Si l’enseignement épicurien que Virgile a reçu durant ces années napolitaines semble depuis longtemps reconnu et accepté, bien souvent les études se concentrent presque exclusivement sur ses écrits dits de jeunesse que sont les Bucoliques, ou encore sur les Géorgiques ; en revanche la part d’épicurisme, lorsque l’on veut bien l’admettre dans l’Énéide, semble la plupart du temps minimisée, voire complètement occultée.

L’épicurisme romain et la baie de Naples

L’influence de la philosophie épicurienne a depuis bien longtemps dépassé le cercle du Jardin athénien et des premiers disciples du maître. La pensée philosophique d’Épicure s’est répandue au-delà des frontières du monde hellénistique. C’est au Ier siècle avant J.-C. que la doctrine d’Épicure semble avoir trouvé un second souffle et se diffuse progressivement en Italie. Ainsi, Rome qui avait auparavant exclu plusieurs épicuriens apparaît alors comme un centre important dans la diffusion de la philosophie épicurienne. On trouve chez Cicéron, notamment, plusieurs mentions de cet engouement pour la philosophie d’Épicure qui a gagné un grand nombre de Romains. Dans le De finibus, par exemple, on peut lire ces quelques mots : «Et quod quaeritur saepe, cur tam multi sint Epicurei» ou encore dans les Tusculanes dans lesquelles, malgré l’exagération certaine qui transparaît dans ses propos, l’auteur semble faire le constat d’une popularité de l’épicurisme pour autant bien réelle : « Post Amafinium autem multi eiusdem aemuli rationis multa cum scripsissent, Italiam totam occupaverunt […] ».
Mais c’est plus spécifiquement en Campanie, région de culture grecque située aux alentours de la baie de Naples que le courant philosophique s’implante et se développe. En effet, au Ier siècle avant J.-C. la baie de Naples est le théâtre d’une intense activité intellectuelle, notamment parce que la cité napolitaine, qui se trouve à l’intersection des mondes grec et romain, est considérée à l’époque comme un centre important de la culture hellénistique. Les Romains viennent profiter du loisir et des plaisirs grecs qu’offre la cité qui demeure en même temps sous domination romaine. Les rouleaux épicuriens appartenant à une très riche bibliothèque découverte à Herculanum au XVIIIe siècle lors des fouilles de ce que l’on pense être la villa de Lucius Calpurnius Pison, beau-père de César et consul en 58 avant J.-C, sont des témoins importants de cette activité épicurienne.

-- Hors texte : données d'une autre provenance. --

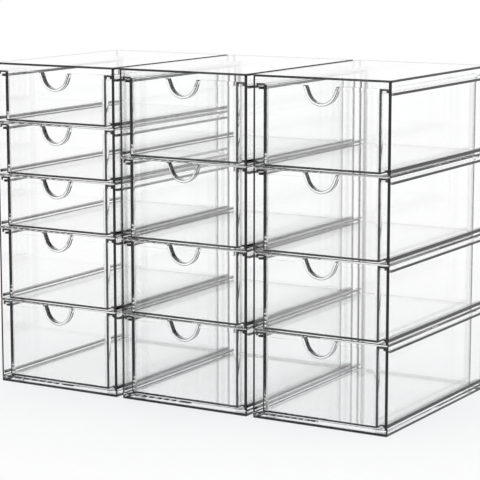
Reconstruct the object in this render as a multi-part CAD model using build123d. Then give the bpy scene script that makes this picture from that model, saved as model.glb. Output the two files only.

Un récit épique autour du personnage d’Énée

Le récit des aventures d’Énée entrepris par Virgile s’inspire dans une large mesure de ce qu’ont produit ces prédécesseurs.
À l’instar des œuvres grecques d’Homère, dont on sait l’influence qu’elles ont eue sur l’Énéide, deux grands poèmes épiques écrits en latin sont déjà connus : celui d’Ennius bien sûr et celui de Naevius. Mais Virgile a pour ambition de s’imposer comme l’Homère latin et de composer pour Rome, une Odyssée et une Iliade latines dont on retrouve le schéma dans l’organisation interne de l’Énéide.
Les chants I à VI, avec leurs naufrages, leurs amours contrariées, leurs aventures rappellent le voyage d’Ulysse vers Ithaque ; tandis que les chants VII à XII, qui se déroulent sur le sol italien, sont davantage à rapprocher de l’Iliade avec ses combats, ses nombreuses interventions divines… Le poème virgilien est sans conteste inspiré de l’œuvre homérique. Dans l’Antiquité, imiter une œuvre antérieure, la réinventer, se l’approprier est essentiel et participe au plaisir ressenti par les lecteurs, auditeurs ou spectateurs dès lors qu’ils sont en mesure de reconnaître et d’apprécier des éléments déjà connus. « Une œuvre d’art antique se juge toujours par rapport à une autre, et un poète par rapport à ceux qui l’ont précédé ». On trouve donc de nombreuses reprises de motifs ponctuels.
Prenons l’exemple d’Énée, personnage déjà présent chez Homère, qui, grâce à l’intervention des dieux, a pu sortir vivant de Troie. En choisissant un héros homérique, Virgile va se rattacher, esthétiquement, à l’épopée grecque et ancrer du même coup son propre récit dans une tradition littéraire. On peut lire au chant XX de l’Iliade : Le destin veut qu’il soit sauvé […]. Déjà le fils de Cronos a pris en haine la race de Priam. C’est le puissant Énée qui désormais régnera sur les Troyens – Énée et, avec lui, tous les fils de son fils, qui naîtront dans l’avenir.
Le poète grec, à travers ces quelques mots, semble laisser le champ libre à une poursuite du récit et de l’histoire des Troyens.
Par ailleurs, choisir de mettre en scène Énée permet dans le même temps à Virgile de débarrasser Rome d’une faute ancestrale, celle de Laomédon, père de Priam et donc de la famille d’Énée, et de la purifier. Les parjures de Laomédon sont déjà évoqués dans les Géorgiques où Virgile en faisait découler tous les malheurs de Rome et jusqu’aux récentes guerres civiles.
De même, comme dans le récit grec, le poète latin fait descendre son héros aux Enfers, car « une des fonctions premières de l’épopée [est] sans doute d’éclairer le lien de l’homme avec la mort et les dieux ».
Toutefois, malgré de multiples similitudes, le héros virgilien se démarque de celui d’Homère. Il n’est comparable ni à Ulysse ni à Achille, ce n’est pas un héros épique « à exploits », mais bien plus un héros à « mission ».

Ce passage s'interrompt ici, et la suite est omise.